Death is a topic many find hard to think about, let alone talk about. To help ease the suffering of the bereaved, experts have outlined some etiquette guidelines funeral guests should follow.
What to say
Sometimes we are unsure what to say to someone who is recently bereaved. Etiquette expert Elaine Swann suggests saying something along the lines of "My condolences to you and the entire family" or "My thoughts are with you all". Fellow etiquette expert Jacqueline Whitmore advised sharing a fond memory of the person who passed away to focus on happier times. She recommended keeping it simple to avoid accidentally saying something insensitive.
What not to say
Author and etiquette expert Diane Gottsman recommends avoiding lines such as "He's in a better place," and "The pain will lessen in time”. She advised not to inquire about the finer details of the death or telling the bereaved you know how they feel. If you are unsure what to say, a hug can go a long way.
Many people question whether it is still customary to wear black to funerals. "While black is the traditional colour of mourning and a safe option, it's not the only colour you may choose," Diane said. “Grey, blue, and eggplant are other choices."
Different religions have various traditions for their funeral services. For example, it is considered inappropriate to send flowers to a Jewish funeral.
Diane recommended researching online the family’s religious and cultural customs if you are unsure.
“If you have very small children, when you arrive ask if there is a space that you can take your little one just in case they get a little bit fussy,” Elaine said. “Or you might want to sit closer to an exit, so you can step out quickly with your child if need be. Just be mindful of how any noise your children are making is affecting other individuals.”

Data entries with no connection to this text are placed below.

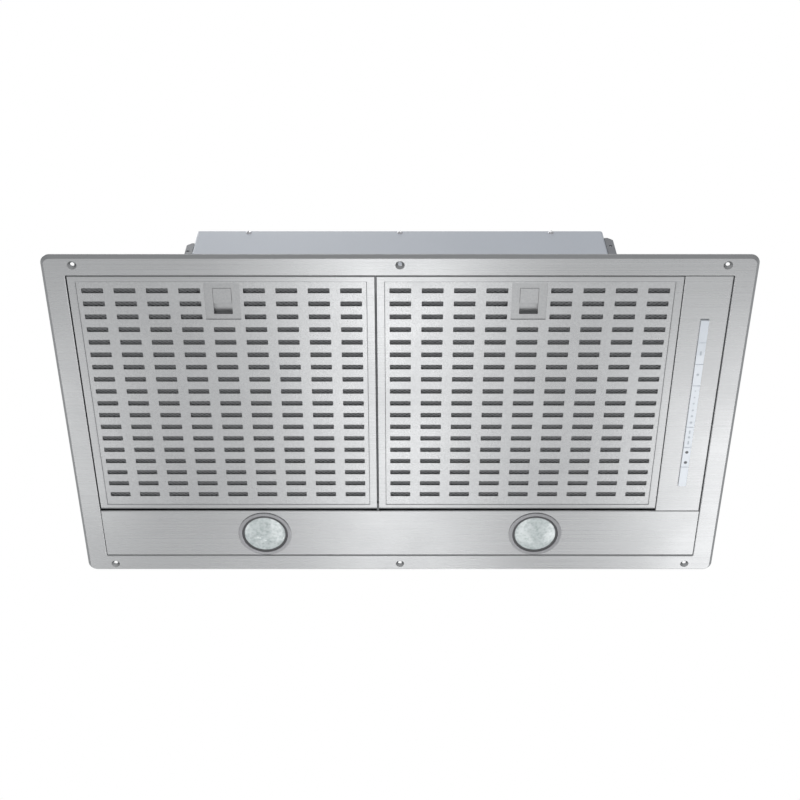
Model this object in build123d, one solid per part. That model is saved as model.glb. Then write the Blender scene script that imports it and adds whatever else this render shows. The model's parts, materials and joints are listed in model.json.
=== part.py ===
from build123d import *
import math
import os

# Built-in extractor hood. Millimetres, +Z up, +X towards the control panel, -Y towards the user.
# The origin is the centre of the flange's seating plane, against the underside of the cabinet.

# Flange plate and its opening
PLATE_W = 880.0
PLATE_D = 500.0
PLATE_CORNER = 12.0
PLATE_H = 4.8
BEVEL = 4.0
SHEET = 1.2
OPEN_X = 411.0
OPEN_Y = 222.0
OPEN_CORNER = 1.0
FOLD_H = 16.0
FOLD_BEND = 1.6
FACE = -PLATE_H
FIX_X = 401.0
FIX_Y = 237.0
FIX_R = 2.5
SINK_R = 5.75
SINK_DEPTH = SINK_R - FIX_R
BOSS_R = 6.6

# Plenum tray over the filters
TRAY_X = OPEN_X + 2 * SHEET
TRAY_Y = OPEN_Y + 2 * SHEET
TRAY_TOP = 40.0
TRAY_SLOPE = 23.0
AIR_X = 240.0
AIR_Y = (-140.0, 160.0)
GASKET_W = 5.0
GASKET_GAP = 0.6

# Divider bar between the filters, heights from the flange's face
BAR_WEB_T = 1.6
BAR_TAB_T = 2.2
BAR_HEAD_W = 16.0
BAR_TAB_Z = (FACE + 1.4, FACE + 4.0)
BAR_WEB_Z = (FACE + 4.0, FACE + 12.6)
BAR_HEAD_Z = (FACE + 12.6, FACE + 13.8)
BAR_NEAR_TAB = 24.0
BAR_FAR_TAB = 6.0
BAR_HEAD_SHORT = 10.4

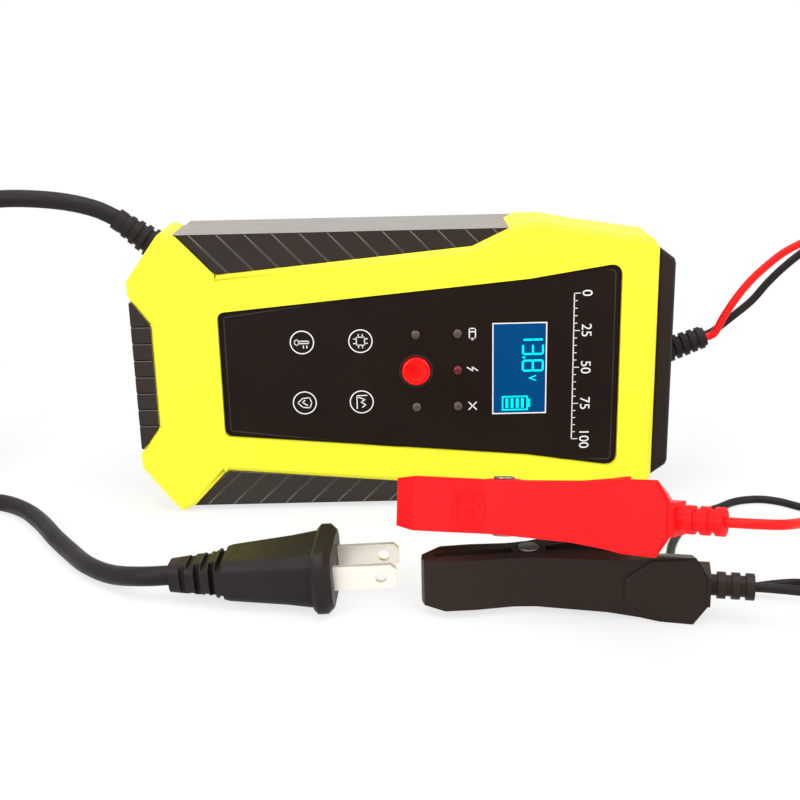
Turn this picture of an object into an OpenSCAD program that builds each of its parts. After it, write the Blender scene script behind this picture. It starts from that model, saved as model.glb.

"As tempting as it may be, don't take photos of long-lost relatives or friends you haven't seen for a while," Diane explained.
"It may be a happy occasion to reconnect, even under difficult circumstances, but don't let the bereaved see you behaving as if you are at a party, rather than a funeral. And going up to the coffin and snapping a picture is not appropriate."
Assisting the family
Be specific. Instead of saying “'I'm here if you need me,' say 'Hey, I'm here if you need me to take flowers to the gravesite, or take someone to the airport.' I think that's a little more thoughtful. And make sure you actually can do it. Don't just make empty promises,” she said.
Although it should be obvious, never answer a call during a funeral and make sure your phone is on silent.
"I experienced that a couple months ago,” Diane said.
“Someone's phone went off and they answered it — and talked! It's beyond comprehension.”
Sympathy cards and food are always thoughtful ideas.
Often there are out-of-town family and friends that come in for the funeral and a meal that is easy to reheat is always a plus, Diane said.
When life eventually goes back to normal, remember to check on your friend or family member, Elaine said.
Ask the bereaved out to lunch or to a movie.
“Remember that significant holidays and special dates can be hard to bear alone,” she said. Even if they choose not to accept the invitation, it will show you care.